There is also good news for mainland Chinese tourists. The Korean government will launch a cable TV channel next year in Mandarin and aimed at Chinese tourists. It will promote regional palaces and fortresses, theme parks and shopping centers. Also beginning next year, the government will allow Chinese tourists to submit group visa applications online, instead of having to visit a Korean embassy or consulate. It will also designate COEX, an office and shopping complex in southern Seoul that is particularly popular among Chinese tourists, as a special tourist district.

The government also has plans to boost tourism in regional mountain parks. About 64 percent of South Korea's land consists of mountains, but due to various regulations, the use of these mountains as a tourism resource is somewhat limited. At the moment, it is illegal to construct buildings anywhere further than half way up a mountain, but the government will introduce a new law to designate certain mountains as tourist zones, allowing hotels to be built further up the hillside without seriously damaging the natural landscape.

 

For the medical and healthcare industries, the government will support the establishment of for-profit hospitals in free economic zones and on Jeju Island. By the end of September, the government will make a decision on whether it will approve a request by Chinese company CSC to build a for-profit hospital on Jeju Island. The government intends to legislate a special law to provide Korean hospitals with assistance similar to that given to small- and medium-sized enterprises in order to help them conduct business overseas and to recruit more international patients.

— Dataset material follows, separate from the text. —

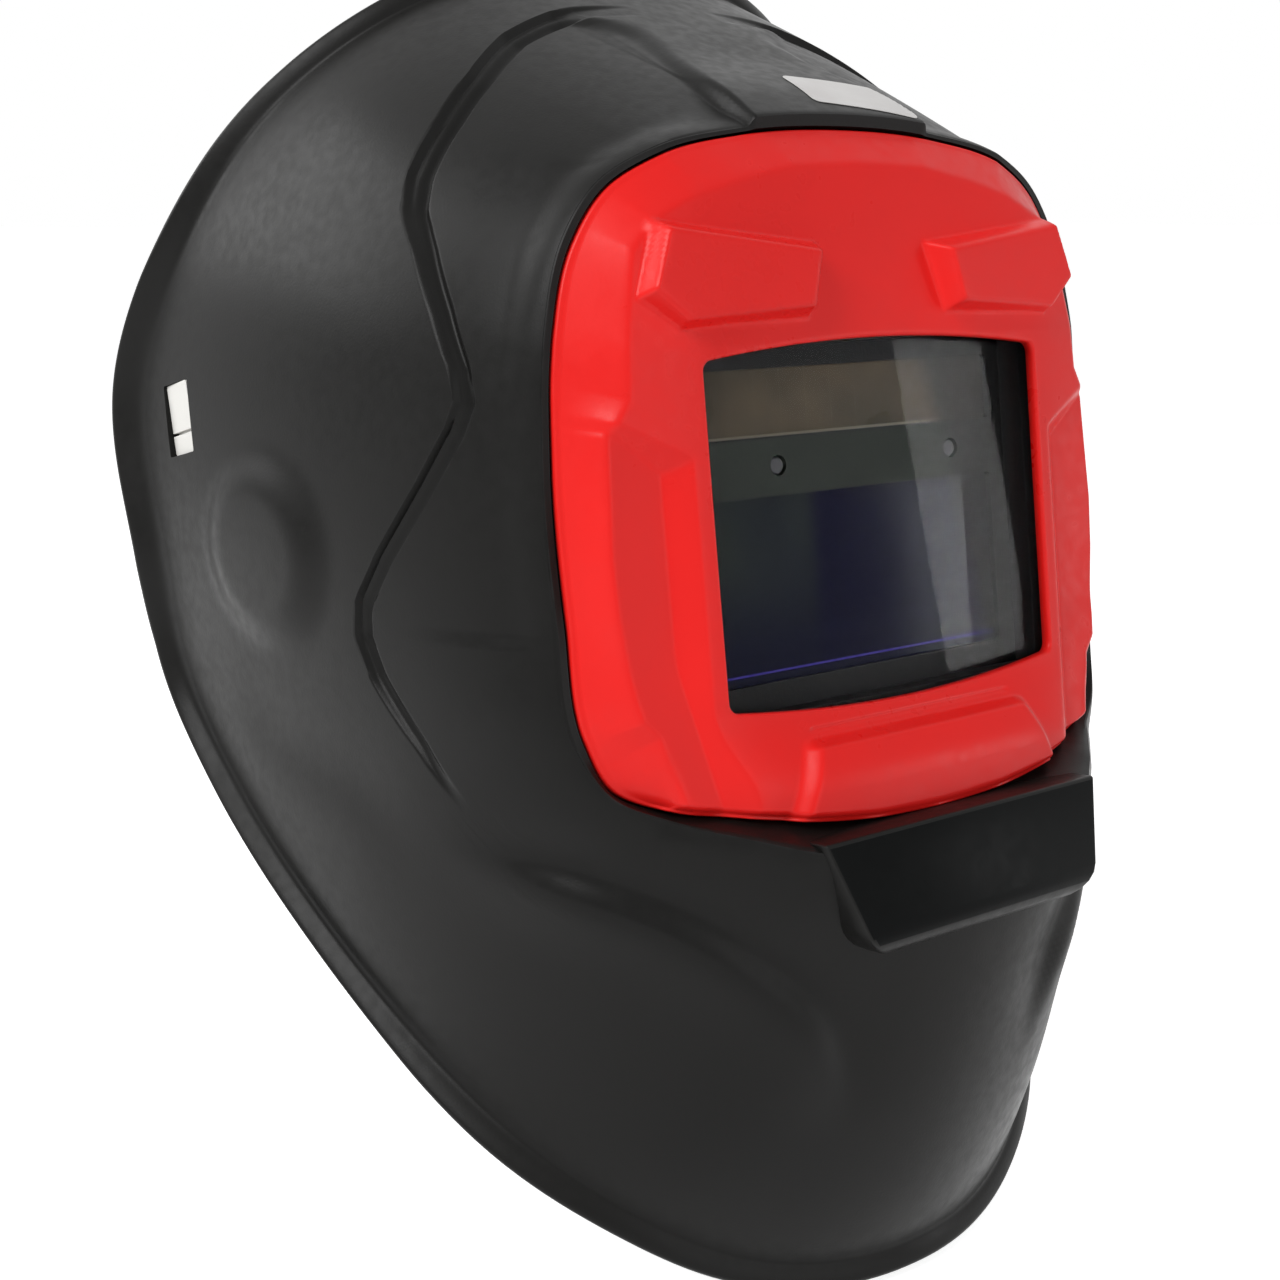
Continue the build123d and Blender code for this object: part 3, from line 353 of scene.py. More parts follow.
def shellRows():
    columns = shell["columns"]
    even = np.linspace(0, 2 * math.pi, 7201) + math.pi / 2
    off = (folded(even) - shell["crowdAt"]) / shell["crowdWidth"]
    crowd = 1 + shell["crowdGain"] * np.exp(-off ** 2)  # closer columns along the crest's edges
    share = np.concatenate([[0], np.cumsum((crowd[1:] + crowd[:-1]) / 2)])
    angle = np.interp(np.linspace(0, share[-1], columns, endpoint=False), share, even)
    middle = grooveValue(angle, 1)
    length = np.linalg.norm(skinPoint(angle, middle + 0.01) - skinPoint(angle, middle - 0.01), axis=1) / 0.02
    tiny = 0.01
    path = (skinPoint(angle + tiny, grooveValue(angle + tiny, 1))
            - skinPoint(angle - tiny, grooveValue(angle - tiny, 1)))
    path /= np.linalg.norm(path, axis=1)[:, None]
    across = np.sqrt(np.maximum(0.12, 1 - (path * skinFrame(angle, middle)[1]).sum(axis=1) ** 2))
    # close rows across the groove
    near = np.concatenate([np.linspace(-6.5, -4.4, 4), np.linspace(-4, 4, 21), np.linspace(4.4, 6.5, 4)])
    dense = [middle + d / (length * across) for d in near]
    before = [dense[0] * s for s in np.linspace(0, 1, 26)[:-1] ** 1.25]
    after = [dense[-1] + (shell["neck"] - dense[-1]) * s for s in np.linspace(0, 1, 42)[1:]]
    tRows = before + dense + after
    reach = outlineRadius(angle) + shell["gap"]
    front = windowPoint(reach * np.cos(angle), reach * np.sin(angle), bezelEdgeHeight(angle))
    first = mouldedSkin(angle, tRows[0])[0]
    shelf = first - front
    rows = [front + [0, 0.8, 0]]
    rows += [front + shelf * s for s in (0.12, 0.5, 0.8, 0.93)]
    for k, t in enumerate(tRows):
        place, normal, along = mouldedSkin(angle, t)
        if k == 0:
            place = place + 0.35 * along - 0.1 * normal
        rows.append(place)
    neck, normal, along = mouldedSkin(angle, np.full(columns, shell["neck"]))
    flare = math.radians(shell["rimFlare"])
    lip = math.cos(flare) * along + math.sin(flare) * normal
    lipOut = math.cos(flare) * normal - math.sin(flare) * along
    wide = np.interp(folded(angle), [row[0] for row in rimWidths], [row[1] for row in rimWidths])[:, None]
    end = mouldedSkin(angle, np.full(columns, 1.0))[0] + wide * lip
    h = shell["rimPull"]
    for s in np.linspace(0, 1, 12)[1:]:  # swept curve of the rim
        a, b = neck + along * h, end - lip * h
        rows.append((1 - s) ** 3 * neck + 3 * (1 - s) ** 2 * s * a + 3 * (1 - s) * s * s * b + s**3 * end)
    half = shell["wall"] / 2
    for turn in np.radians(np.linspace(20, 160, 6)):  # rounded lip
        rows.append(end - lipOut * half + half * (math.sin(turn) * lip + math.cos(turn) * lipOut))
    for s in np.linspace(0, 1, 6):
        a, b = end - lip * h, neck + along * h
        place = (1 - s) ** 3 * end + 3 * (1 - s) ** 2 * s * a + 3 * (1 - s) * s * s * b + s**3 * neck
        rows.append(place - shell["wall"] * ((1 - s) * lipOut + s * normal))
    innerT = [dense[-1] + (shell["neck"] - dense[-1]) * s for s in np.linspace(1, 0, 14)[1:]]
    innerT += [middle + d / (length * across) for d in (4.5, 3, 1.5, 0, -1.5, -3, -4.5, -6.5)]
    innerT += [0.1 + (dense[0] - 0.1) * s for s in np.linspace(1, 0, 6)[1:]]
    for t in innerT:
        place, normal, along = mouldedSkin(angle, t)
        rows.append(place - shell["wall"] * normal)
    for grow in (shell["pocketWall"], 0.0):
        reach = outlineRadius(angle) + shell["gap"] + grow
        rows.append(windowPoint(reach * np.cos(angle), reach * np.sin(angle), shell["footHeight"]))
    return rows


helmetShell = ringOf(shellRows(), "helmetShell")
print("shell modelled:", len(helmetShell.data.polygons), "faces")

slot = dict(width=13.5, height=18.5, tilt=13.0, back=6.2, reach=14.0, out=0.112, corner=0.5)  # out in metres


def slotCutter(side):  # rounded block that cuts a pivot slot
    clearSelection()
    bpy.ops.mesh.primitive_cube_add(size=1, location=(side * slot["out"], slot["back"] * mm, 0),
                                    rotation=(math.radians(-slot["tilt"]), 0, 0))
    cutter = bpy.context.object
    cutter.scale = (slot["reach"] * 2 * mm, slot["width"] * mm, slot["height"] * mm)
    settle(cutter)
    bevel = cutter.modifiers.new("corners", "BEVEL")
    bevel.width, bevel.segments = slot["corner"] * mm, 3
    applyAll(cutter)
    return cutter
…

The government will also help hospitals establish subsidiaries. In December 2013, it allowed hospitals to establish subsidiaries for non-core businesses and now some hospitals are in the process of creating subsidiaries. It intends to help four hospitals that are now trying to establish their subsidiaries by helping them solve problems they face.

In education, the government intends to encourage internationally recognized fashion, music and hospitality management vocational schools to open branches in Korea. It will also allow international educational institutions to enter the Korean market in the form of subsidiaries or joint ventures so that they can open branches in the country. It will also allow well-known Korean vocational schools that teach languages, cooking or dance to issue visas to international students.